The Pull of Light

Light Through Pine

Light Through Pine

I have been keenly aware this season – of the subtle shift of light – from light into further darkness, and now, that slow move from dark back into the light. My insides seem to have slowly shifted, along with this balance of light and dark. I have somehow felt the veil between the two to be very thin. More balanced.  Not one without the other. The way I sometimes feel when a presence of someone who has died is with me as I walk, as if still alive in this world. Maybe these veils – between the seasons, from young into middle-age, between the living and the dead – are thinner than we know.

As a child, I remember getting shaken out of bed by my mom or dad – scooted outside into the dark – so we could cover the tomatoes before the first frost. If we didn’t, the tomatoes would not make it through that cold night. We needed to put them to sleep, keep them warm during that first frost. Similar to how my parents must have put us to sleep ­– a sheet nudged under our chin, a light blanket tucked in by the earth. What I remember most is my dad driving across the lawn in his old truck, pulling up in front of the garden and shining headlights on his wife and four kids (the 5th yet to come) ­– pyjamas peeking out under our coats, dancing above our boots, as we leapt over tomato plants like garden faeries.

The only thing that has ever made sense to me is to tune into the seasons – the snow melt and buds popping out of tree branches, the hot sun bringing the dormant back to life. If there is a God, for me She is the energy that perpetuates these seasons and cycles. I’m sure my bones are infused with this knowing from my German and Irish agrarian ancestors.
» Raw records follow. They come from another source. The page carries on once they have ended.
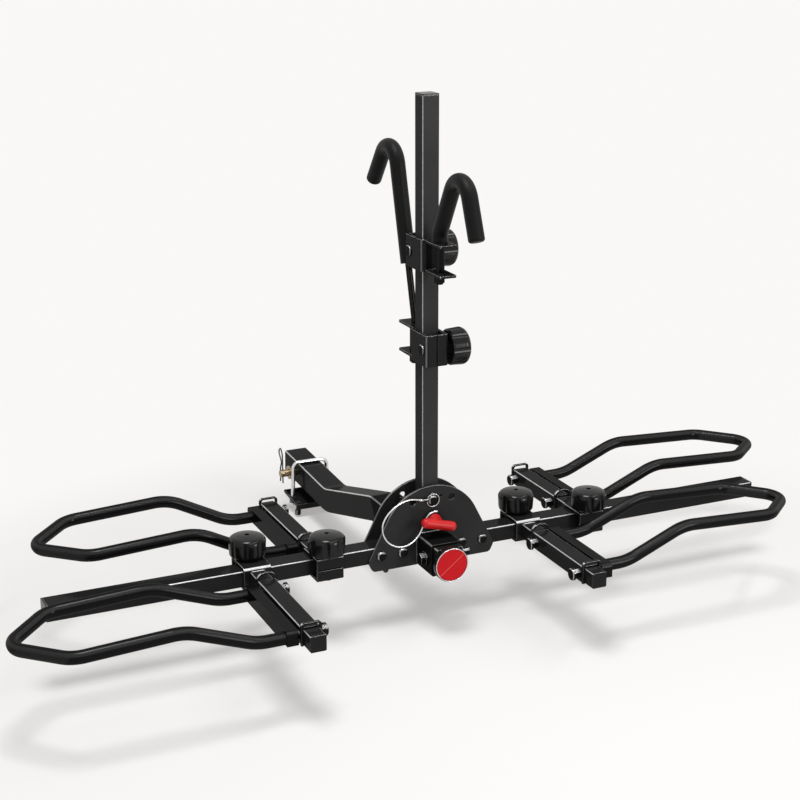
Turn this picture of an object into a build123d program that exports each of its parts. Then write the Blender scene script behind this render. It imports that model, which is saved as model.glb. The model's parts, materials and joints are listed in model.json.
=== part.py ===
from build123d import *
import os
from math import atan, cos, degrees, pi, radians, sin, tan

# Hitch bike rack for two bikes, in millimetres.
# It is drawn about the beam's centre: +X right along the beam, +Y toward the vehicle, +Z up.
# Everything is moved on export, so that the hitch pin crosses the shank's axis at the origin.

# Driving sizes
SHANK = 50.0
BEAM_DEEP = 40.0
BEAM_HIGH = 30.0
BEAM_END = 700.0
MAST = 32.0
MAST_TOP = 811.0
PIVOT_HIGH = 92.0
ARM = 28.0
HOOP_TUBE = 22.0
UPPER_CLAMP_HIGH = 540.0
LOWER_CLAMP_HIGH = 374.0
HITCH_PIN = 15.88

# The four wheel holders. From the beam's centre: the place along the beam, the arm's end, the rail's
# end on the arm, and the hoop's middle. Of the hoop: its span between legs, its reach from the arm and
# its rise.
FRONT_OUTER = {"along": -335.0, "arm": 310.0, "rail": 276.0, "middle": 177.0, "span": 182.0, "reach": 452.0, "rise": 43.0}
REAR_INNER = {"along": -206.0, "arm": 284.0, "rail": 274.0, "middle": 163.5, "span": 180.0, "reach": 467.0, "rise": 61.0}
FRONT_INNER = {"along": 198.0, "arm": 281.0, "rail": 251.0, "middle": 150.5, "span": 154.0, "reach": 466.0, "rise": 48.0}
REAR_OUTER = {"along": 324.0, "arm": 247.0, "rail": 240.0, "middle": 143.5, "span": 152.0, "reach": 474.0, "rise": 49.0}

# Stock and fits shared by many pieces
PLATE = 5.0
STRAP = 5.5
TUBE_WALL = 2.5
THIN_SHEET = 2.0
SLIDE_GAP = 0.5
BODY_GAP = 0.3
RUNNING_FIT = 0.06
BOLT = 10.0
BOLT_HOLE = 10.5
SMALL_BOLT = 8.0
SMALL_HOLE = 8.4

# Sizes that follow
BEAM_Y = BEAM_DEEP / 2
BEAM_Z = BEAM_HIGH / 2
MAST_HALF = MAST / 2
PLATE_IN = BEAM_Y
PLATE_OUT = BEAM_Y + PLATE
SHANK_HALF = SHANK / 2
SLEEVE_WALL = 4.5
SLEEVE_HALF = SHANK_HALF + SLIDE_GAP + SLEEVE_WALL
SHANK_BENDS = ((0, -98.0, 0), (0, 200.0, 0), (0, 440.0, -66.6), (0, 671.0, -54.5))
RECEIVER_TILT = degrees(atan((SHANK_BENDS[3][2] - SHANK_BENDS[2][2]) / (SHANK_BENDS[3][1] - SHANK_BENDS[2][1])))
HITCH_Y = 608.0
HITCH_Z = SHANK_BENDS[2][2] + (HITCH_Y - SHANK_BENDS[2][1]) * tan(radians(RECEIVER_TILT))
PINCH_BOLT_Y = max(BEAM_Y, MAST_HALF) + BOLT / 2 + 1.5
PINCH_FACE_Y = PINCH_BOLT_Y + 15.5
CROSS_BOLT = 12.7
CROSS_BOLT_FRONT = -57.0
CROSS_BOLT_REAR = 100.0
CROSS_BOLT_Z = -4.0
SLEEVE_FRONT = -84.0
SLEEVE_REAR = 188.0
KNOB_RADIUS = 33.5
KNOB_BOSS_HIGH = 4.0
KNOB_HIGH = 42.0
CLIP_WIRE = 3.0
CLIP_X = -54.0

os.makedirs("parts", exist_ok=True)


def save(name, *solids):
    """Write one node, moved so that the hitch pin's centre is the origin."""
    pieces = []
    for solid in solids:
        pieces.extend(solid.solids())
    moved = [Pos(0, -HITCH_Y, -HITCH_Z) * piece for piece in pieces]
    node = moved[0] if len(moved) == 1 else Compound(children=moved)
    node.label = name
    export_step(node, f"parts/{name}.step")


def span_box(x, y, z):
    """A box given by its low and high side along each axis."""
    size = [high - low for low, high in (x, y, z)]
    middle = [(high + low) / 2 for low, high in (x, y, z)]
    return Pos(*middle) * Box(*size)


def round_bar(axis, radius, start, end, a=0.0, b=0.0):
    """A cylinder along one axis from start to end; a and b place it on the other two axes."""
    middle = (start + end) / 2
    upright = Cylinder(radius, abs(end - start))
    if axis == "x":
        return Pos(middle, a, b) * Rot(0, 90, 0) * upright
    if axis == "y":
        return Pos(a, middle, b) * Rot(90, 0, 0) * upright
    return Pos(a, b, middle) * upright


def hex_bar(axis, across, start, end, a=0.0, b=0.0):
    """A hexagonal prism, used for bolt heads and nuts."""
    middle = (start + end) / 2
    outline = RegularPolygon(across / 2, 6, major_radius=False)
    upright = Pos(0, 0, -abs(end - start) / 2) * extrude(outline, abs(end - start))
    if axis == "x":
        return Pos(middle, a, b) * Rot(0, 90, 0) * upright
    if axis == "y":
        return Pos(a, middle, b) * Rot(90, 0, 0) * upright
    return Pos(a, b, middle) * upright


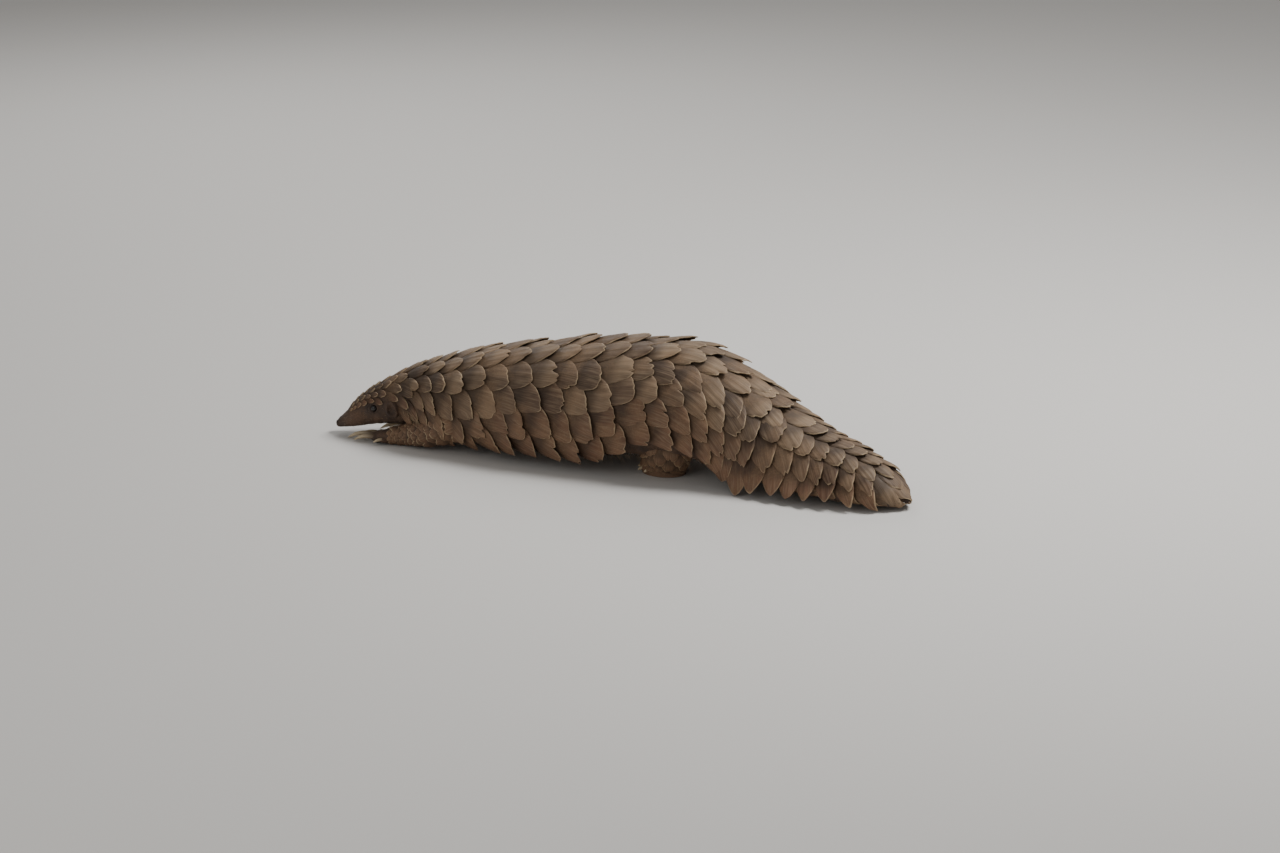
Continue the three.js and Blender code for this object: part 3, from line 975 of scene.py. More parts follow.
@dataclass
class Leg:
    """One leg: its loft and its digits."""

    name: str
    start: float
    side: Side
    table: tuple[tuple[float, ...], ...]
    lean: np.ndarray
    digits: Digits
    toe_high: float = 8
    toe_bulge: float = 1.25
    claw_back: float = 5
    loft: Loft = field(init=False)

    def __post_init__(self) -> None:
        """Places the stations beside the body's axis."""
        rows = []
        for row in rows_of(LEG_KEYS, self.table):
            out = row.pop("out")
            x = self.start + row["x"]
            rows.append({**row, "x": x, "y": axis_y(x) + self.side.value * out})
        self.loft = Loft(rows, self.lean)

    def digit_place(self, digit: Digit) -> tuple[np.ndarray, np.ndarray]:
        """Where a digit leaves the foot, and the way it points.

        Args:
            digit: The digit.

        Returns:
            The place and the unit direction.
        """
        last = dict(zip(LEG_KEYS, self.table[-1]))
        x = self.start + last["x"]
        angle = math.radians(digit.turn)
        y = axis_y(x) + self.side.value * (last["out"] + digit.out)
        at = np.array([x - digit.forward, y, self.toe_high])
        return at, np.array([-math.cos(angle), self.side.value * math.sin(angle), 0.0])


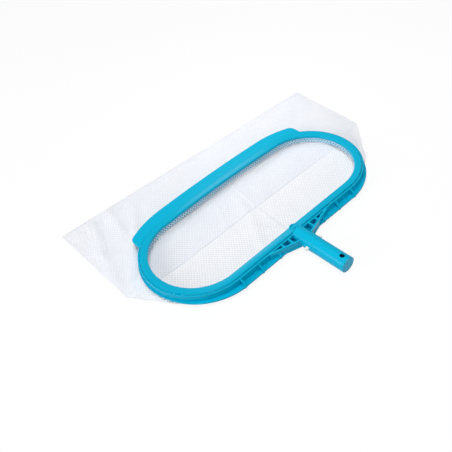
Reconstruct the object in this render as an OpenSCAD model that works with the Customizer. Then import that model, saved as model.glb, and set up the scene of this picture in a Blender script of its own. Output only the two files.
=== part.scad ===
// Leaf skimmer net head: a long oval ring frame with a scoop blade and a
// tube that takes a telescopic pole, a shallow mesh bag, and a ring that
// snaps into the frame and traps the bag's mouth.
//
// Origin: on the tube's axis, at its outer end. +Y runs from the tube to the
// blade, +X along the long side of the ring, +Z up out of the bag's mouth.

/* [Ring opening] */
// Length of the opening along X
opening_length = 441; // [380:1:500]
// Radius of the opening's two round ends
end_r = 84; // [76:0.5:92]
// How far the blade side of the opening bows out
bow = 4; // [2:0.5:6]

/* [Frame] */
// Height of the frame from its foot to the top of the snap ring
frame_h = 17.2; // [16.4:0.1:20]
// Thickness of the frame's walls and floor
frame_wall = 2; // [1.6:0.1:2.4]
// Width of the channel that the snap ring sits in
channel_w = 9.9; // [9:0.1:12]
// How far the frame's inner wall stands back from the opening
inner_step = 2; // [1.8:0.1:2.6]
// Drop from the top of the snap ring to the frame's rim
rim_drop = 2.2; // [1.5:0.1:3]
// Width of the lip round the rim
lip_w = 0.5; // [0.3:0.1:1]
// Height of the lip round the rim
lip_h = 2.4; // [1:0.1:3]
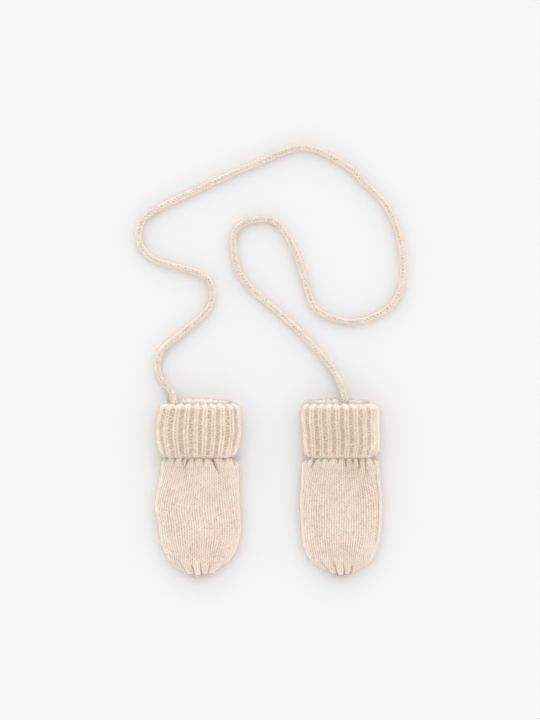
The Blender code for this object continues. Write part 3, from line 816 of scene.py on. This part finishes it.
def hand_panel(side, facing, name, material):
    """One panel of a hand: knitted cloth with a plain inside, gathered at its wrist and its tip."""
    samples = HAND_SAMPLES[facing]
    half = 0.5 * (WIDEST.left_mitten[1] - WIDEST.left_mitten[0]) * MM
    rise = (WIDEST.top - WIDEST.seam) * MM if facing > 0 else WIDEST.seam * MM
    crown = HAND_CROWN_SHARE[facing] * rise
    count = HAND_WALES * samples.wale + 1
    places = even_places(half, rise - crown, crown, HAND_CORNER[facing], count)
    steps, rows = hand_steps(side, facing, samples.row)
    base = hand_surface(side, facing, steps, places, 0.0)
    normals = grid_normals(base, facing)
    creases = (FRONT_CREASES if facing > 0 else BACK_CREASES)[side]
    seed = KNIT_SEEDS[side, facing]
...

Their lives depended on paying attention to these subtle shifts in nature for a good harvest come fall. They hadn’t forgotten how their lives intertwine with the land, dependent on her for abundance.

I met my first grandnephew, baby Grey – who is the first to bring in the next generation of the Doege family. As we do in this day, our first meeting was over FaceTime – us in a British Columbia, him swimming in my sister’s pool in Venice, Florida. I sat in awe, asserting that we must use the iPad so we could see everyone more clearly on the “bigger” screen.  The camera scanned from my mom, now 84 and looking very much like my grandpa Sinon (her father) in his later years, to my brother Gerry (a shout out: “hey grandpa!”), as he walked me outside to meet baby Grey. There he was – carried back and forth on the surface of the water by his beaming parents, my niece and her partner. Hold this moment. In seeing him, I want more for our world.

While I’ve been writing this musing this week, bombs have been flying through the skies of Iraq and Iran, killing those targeted, or attempting to. I have just learned that the plane that crashed and killed 176 people (57 Canadians) just outside of Tehran was likely shot down by an Iranian missile. We have yet to know if this was intentional or an accident.  Does it really matter? What to do with this tragic news? Before this event, I decided to tune out of the news in the coming weeks but was pulled back in by these missiles shooting through the sky.

Recently, I have noticed many of us desperate to reach back into the world of the small, the immediate world of our friends, families and communities. We are too exhausted, overwhelmed by the darkness of the big – tired of learning of tragedies and pain we can do nothing about. We are also starved for good, for the energy of light – for kindness and connection and generosity that is also around us, always. We move through our days in this balancing act – no light without the dark. This year, I am committed to focusing on and feeding the light – like my dad’s headlights shining on those garden faeries – just trying to warm one cold night.